## Instruction
Please print the full listing exactly.

## Data block
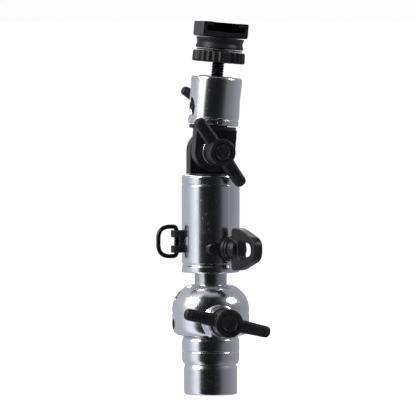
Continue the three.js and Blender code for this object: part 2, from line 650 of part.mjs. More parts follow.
/** A bowed leaf that grips a flash's foot, between the two screws. */
function shoeSpring() {
  const leaf = new THREE.Shape();
  const [half, rise, thickness] = [2.7, 0.9, 0.4];
  leaf.moveTo(-half, 0);
  leaf.quadraticCurveTo(0, 2 * rise, half, 0);
  leaf.lineTo(half, thickness);
  leaf.quadraticCurveTo(0, 2 * rise + thickness, -half, thickness);
  leaf.closePath();
  const across = new THREE.Matrix4().makeBasis(
    new THREE.Vector3(0, 1, 0),
    new THREE.Vector3(0, 0, 1),
    new THREE.Vector3(1, 0, 0),
  );
  return placed(plate(leaf, -5.5, 5.5), across).translate(0, 0, SHOE.floor + GAP);
}

function shoeScrew(side) {
  const { r, headR, offset, bottom } = SHOE_SCREW;
  const headTop = SHOE.floor - GAP;
  const screw = turned([
    [0, bottom], [r, bottom], [r, headTop - 1.5], [headR, headTop - 0.2], [headR, headTop], [0, headTop],
  ], SMALL);
  const slot = block([-headR - 1, -0.35, headTop - 0.7], [headR + 1, 0.35, headTop + 1]);
  return cut(screw, slot).translate(0, side * offset, 0);
}

function flashShoe(parent) {
  const washerTube = tube(SHOE_WASHER.r, STUD.r + GAP, SHOE_WASHER.bottom, SHOE_WASHER.top, MIDDLE);
  add(parent, 'shoe_washer', washerTube, fibre);
  add(parent, 'shoe_wheel', shoeWheel(), blackPlastic);
  add(parent, 'shoe_pedestal', shoePedestal(), blackPlastic);
  add(parent, 'shoe_frame', shoeFrame(), blackPaint);
  add(parent, 'shoe_spring', shoeSpring(), steel);
  add(parent, 'shoe_screw_front', shoeScrew(-1), darkSteel);
  add(parent, 'shoe_screw_rear', shoeScrew(1), darkSteel);
}

// ---------------------------------------------------------------- the bracket

const bracket = new THREE.Group();
const upright = groupAt(bracket, new THREE.Matrix4().makeTranslation(0, 0, -SOCKET_DEPTH));
standAdapter(upright);
standLockScrew(upright);
barrelGroup(upright);
keyLockScrew(upright);
cordRingGroup(upright);
tiltLockScrew(upright);

// The head leans to +X about the tilt joint's axis, as it is set in use.
const leaning = groupAt(upright, new THREE.Matrix4()
  .makeTranslation(0, 0, TILT.height)
  .multiply(new THREE.Matrix4().makeRotationY(degToRad(TILT.lean)))
  .multiply(new THREE.Matrix4().makeTranslation(0, 0, -TILT.height)));
headGroup(leaning);
umbrellaLockScrew(leaning);
flashShoe(leaning);

export default bracket;
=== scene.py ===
"""The looks of the umbrella swivel bracket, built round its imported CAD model.

Shapes are worked out in millimetres in a local frame for each piece, then stored in metres. The upright
pieces' frame is the row frame, whose origin is the seat of the stand socket. The head's frame has its origin
on the tilt joint and leans with the head. A lock screw's frame has +Z pointing out of the bracket.
"""

import json
from math import cos, pi, radians, sin, sqrt

import bmesh
import bpy
from mathutils import Matrix, Vector


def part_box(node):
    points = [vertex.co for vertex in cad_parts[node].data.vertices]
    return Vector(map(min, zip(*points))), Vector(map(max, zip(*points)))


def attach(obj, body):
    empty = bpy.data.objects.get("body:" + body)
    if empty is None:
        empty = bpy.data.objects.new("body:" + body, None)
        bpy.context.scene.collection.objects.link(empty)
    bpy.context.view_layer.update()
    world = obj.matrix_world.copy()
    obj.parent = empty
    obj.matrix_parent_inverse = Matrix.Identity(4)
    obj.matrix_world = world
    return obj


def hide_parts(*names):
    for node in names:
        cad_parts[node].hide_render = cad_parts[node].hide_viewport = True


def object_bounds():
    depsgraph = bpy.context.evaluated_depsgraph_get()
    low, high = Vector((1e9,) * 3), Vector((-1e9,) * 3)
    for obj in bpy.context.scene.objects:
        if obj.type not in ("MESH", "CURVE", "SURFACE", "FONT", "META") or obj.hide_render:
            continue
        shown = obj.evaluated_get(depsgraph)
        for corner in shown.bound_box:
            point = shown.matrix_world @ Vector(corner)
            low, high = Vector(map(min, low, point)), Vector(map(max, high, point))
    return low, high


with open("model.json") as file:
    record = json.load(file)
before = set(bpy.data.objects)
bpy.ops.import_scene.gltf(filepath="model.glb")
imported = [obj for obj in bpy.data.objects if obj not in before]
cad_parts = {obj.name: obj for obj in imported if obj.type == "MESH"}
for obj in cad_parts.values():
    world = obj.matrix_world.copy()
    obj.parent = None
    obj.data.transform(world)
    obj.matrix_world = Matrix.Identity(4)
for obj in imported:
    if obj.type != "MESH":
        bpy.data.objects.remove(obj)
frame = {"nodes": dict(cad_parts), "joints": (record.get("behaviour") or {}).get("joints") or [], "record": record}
cad_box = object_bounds()

MM = 0.001
GAP = 0.3          # between pieces that touch
ROUND = 144        # sides of a large turned piece
FINE = 96          # sides of a small one
COARSE = 48        # sides of a small screw or its hole

joints = {joint["name"]: joint for joint in frame["joints"]}
bodies = frame["record"]["behaviour"]["bodies"]
body_of = {node: body for body, nodes in bodies.items() for node in nodes}
slot_of = {part["node"]: part["material_slot"] for part in frame["record"]["subparts"]}


# ------------------------------------------------------------------ camera, light and stage

VIEW_AZIMUTH = -14.4   # degrees; the camera stands to the left of the front, as it does for the umbrella
VIEW_ELEVATION = 2.0
CAMERA_DISTANCE = 3.0
SHARE_OF_FRAME = 0.9   # how much of the picture's height the bracket takes


def make_camera():
    low, high = cad_box
    centre = (low + high) / 2
    azimuth, elevation = radians(VIEW_AZIMUTH), radians(VIEW_ELEVATION)
    back = Vector((sin(azimuth) * cos(elevation), -cos(azimuth) * cos(elevation), sin(elevation)))
    camera = bpy.data.cameras.new("camera")
    camera.sensor_width = 36
    camera.lens = camera.sensor_width * CAMERA_DISTANCE * SHARE_OF_FRAME / (high.z - low.z)
    camera.clip_start = 0.1
    camera.clip_end = 50
    holder = bpy.data.objects.new("camera", camera)
    bpy.context.scene.collection.objects.link(holder)
    holder.location = centre + back * CAMERA_DISTANCE
    holder.rotation_mode = "QUATERNION"
    holder.rotation_quaternion = (-back).to_track_quat("-Z", "Y")
    bpy.context.scene.camera = holder
    bpy.context.scene.view_settings.view_transform = "Standard"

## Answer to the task
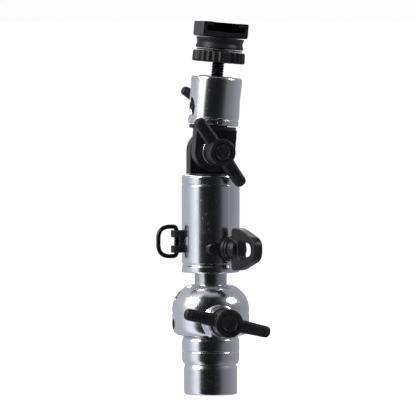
Continue the three.js and Blender code for this object: part 2, from line 650 of part.mjs. More parts follow.
/** A bowed leaf that grips a flash's foot, between the two screws. */
function shoeSpring() {
  const leaf = new THREE.Shape();
  const [half, rise, thickness] = [2.7, 0.9, 0.4];
  leaf.moveTo(-half, 0);
  leaf.quadraticCurveTo(0, 2 * rise, half, 0);
  leaf.lineTo(half, thickness);
  leaf.quadraticCurveTo(0, 2 * rise + thickness, -half, thickness);
  leaf.closePath();
  const across = new THREE.Matrix4().makeBasis(
    new THREE.Vector3(0, 1, 0),
    new THREE.Vector3(0, 0, 1),
    new THREE.Vector3(1, 0, 0),
  );
  return placed(plate(leaf, -5.5, 5.5), across).translate(0, 0, SHOE.floor + GAP);
}

function shoeScrew(side) {
  const { r, headR, offset, bottom } = SHOE_SCREW;
  const headTop = SHOE.floor - GAP;
  const screw = turned([
    [0, bottom], [r, bottom], [r, headTop - 1.5], [headR, headTop - 0.2], [headR, headTop], [0, headTop],
  ], SMALL);
  const slot = block([-headR - 1, -0.35, headTop - 0.7], [headR + 1, 0.35, headTop + 1]);
  return cut(screw, slot).translate(0, side * offset, 0);
}

function flashShoe(parent) {
  const washerTube = tube(SHOE_WASHER.r, STUD.r + GAP, SHOE_WASHER.bottom, SHOE_WASHER.top, MIDDLE);
  add(parent, 'shoe_washer', washerTube, fibre);
  add(parent, 'shoe_wheel', shoeWheel(), blackPlastic);
  add(parent, 'shoe_pedestal', shoePedestal(), blackPlastic);
  add(parent, 'shoe_frame', shoeFrame(), blackPaint);
  add(parent, 'shoe_spring', shoeSpring(), steel);
  add(parent, 'shoe_screw_front', shoeScrew(-1), darkSteel);
  add(parent, 'shoe_screw_rear', shoeScrew(1), darkSteel);
}

// ---------------------------------------------------------------- the bracket

const bracket = new THREE.Group();
const upright = groupAt(bracket, new THREE.Matrix4().makeTranslation(0, 0, -SOCKET_DEPTH));
standAdapter(upright);
standLockScrew(upright);
barrelGroup(upright);
keyLockScrew(upright);
cordRingGroup(upright);
tiltLockScrew(upright);

// The head leans to +X about the tilt joint's axis, as it is set in use.
const leaning = groupAt(upright, new THREE.Matrix4()
  .makeTranslation(0, 0, TILT.height)
  .multiply(new THREE.Matrix4().makeRotationY(degToRad(TILT.lean)))
  .multiply(new THREE.Matrix4().makeTranslation(0, 0, -TILT.height)));
headGroup(leaning);
umbrellaLockScrew(leaning);
flashShoe(leaning);

export default bracket;
=== scene.py ===
"""The looks of the umbrella swivel bracket, built round its imported CAD model.

Shapes are worked out in millimetres in a local frame for each piece, then stored in metres. The upright
pieces' frame is the row frame, whose origin is the seat of the stand socket. The head's frame has its origin
on the tilt joint and leans with the head. A lock screw's frame has +Z pointing out of the bracket.
"""

import json
from math import cos, pi, radians, sin, sqrt

import bmesh
import bpy
from mathutils import Matrix, Vector


def part_box(node):
    points = [vertex.co for vertex in cad_parts[node].data.vertices]
    return Vector(map(min, zip(*points))), Vector(map(max, zip(*points)))


def attach(obj, body):
    empty = bpy.data.objects.get("body:" + body)
    if empty is None:
        empty = bpy.data.objects.new("body:" + body, None)
        bpy.context.scene.collection.objects.link(empty)
    bpy.context.view_layer.update()
    world = obj.matrix_world.copy()
    obj.parent = empty
    obj.matrix_parent_inverse = Matrix.Identity(4)
    obj.matrix_world = world
    return obj


def hide_parts(*names):
    for node in names:
        cad_parts[node].hide_render = cad_parts[node].hide_viewport = True


def object_bounds():
    depsgraph = bpy.context.evaluated_depsgraph_get()
    low, high = Vector((1e9,) * 3), Vector((-1e9,) * 3)
    for obj in bpy.context.scene.objects:
        if obj.type not in ("MESH", "CURVE", "SURFACE", "FONT", "META") or obj.hide_render:
            continue
        shown = obj.evaluated_get(depsgraph)
        for corner in shown.bound_box:
            point = shown.matrix_world @ Vector(corner)
            low, high = Vector(map(min, low, point)), Vector(map(max, high, point))
    return low, high


with open("model.json") as file:
    record = json.load(file)
before = set(bpy.data.objects)
bpy.ops.import_scene.gltf(filepath="model.glb")
imported = [obj for obj in bpy.data.objects if obj not in before]
cad_parts = {obj.name: obj for obj in imported if obj.type == "MESH"}
for obj in cad_parts.values():
    world = obj.matrix_world.copy()
    obj.parent = None
    obj.data.transform(world)
    obj.matrix_world = Matrix.Identity(4)
for obj in imported:
    if obj.type != "MESH":
        bpy.data.objects.remove(obj)
frame = {"nodes": dict(cad_parts), "joints": (record.get("behaviour") or {}).get("joints") or [], "record": record}
cad_box = object_bounds()

MM = 0.001
GAP = 0.3          # between pieces that touch
ROUND = 144        # sides of a large turned piece
FINE = 96          # sides of a small one
COARSE = 48        # sides of a small screw or its hole

joints = {joint["name"]: joint for joint in frame["joints"]}
bodies = frame["record"]["behaviour"]["bodies"]
body_of = {node: body for body, nodes in bodies.items() for node in nodes}
slot_of = {part["node"]: part["material_slot"] for part in frame["record"]["subparts"]}


# ------------------------------------------------------------------ camera, light and stage

VIEW_AZIMUTH = -14.4   # degrees; the camera stands to the left of the front, as it does for the umbrella
VIEW_ELEVATION = 2.0
CAMERA_DISTANCE = 3.0
SHARE_OF_FRAME = 0.9   # how much of the picture's height the bracket takes


def make_camera():
    low, high = cad_box
    centre = (low + high) / 2
    azimuth, elevation = radians(VIEW_AZIMUTH), radians(VIEW_ELEVATION)
    back = Vector((sin(azimuth) * cos(elevation), -cos(azimuth) * cos(elevation), sin(elevation)))
    camera = bpy.data.cameras.new("camera")
    camera.sensor_width = 36
    camera.lens = camera.sensor_width * CAMERA_DISTANCE * SHARE_OF_FRAME / (high.z - low.z)
    camera.clip_start = 0.1
    camera.clip_end = 50
    holder = bpy.data.objects.new("camera", camera)
    bpy.context.scene.collection.objects.link(holder)
    holder.location = centre + back * CAMERA_DISTANCE
    holder.rotation_mode = "QUATERNION"
    holder.rotation_quaternion = (-back).to_track_quat("-Z", "Y")
    bpy.context.scene.camera = holder
    bpy.context.scene.view_settings.view_transform = "Standard"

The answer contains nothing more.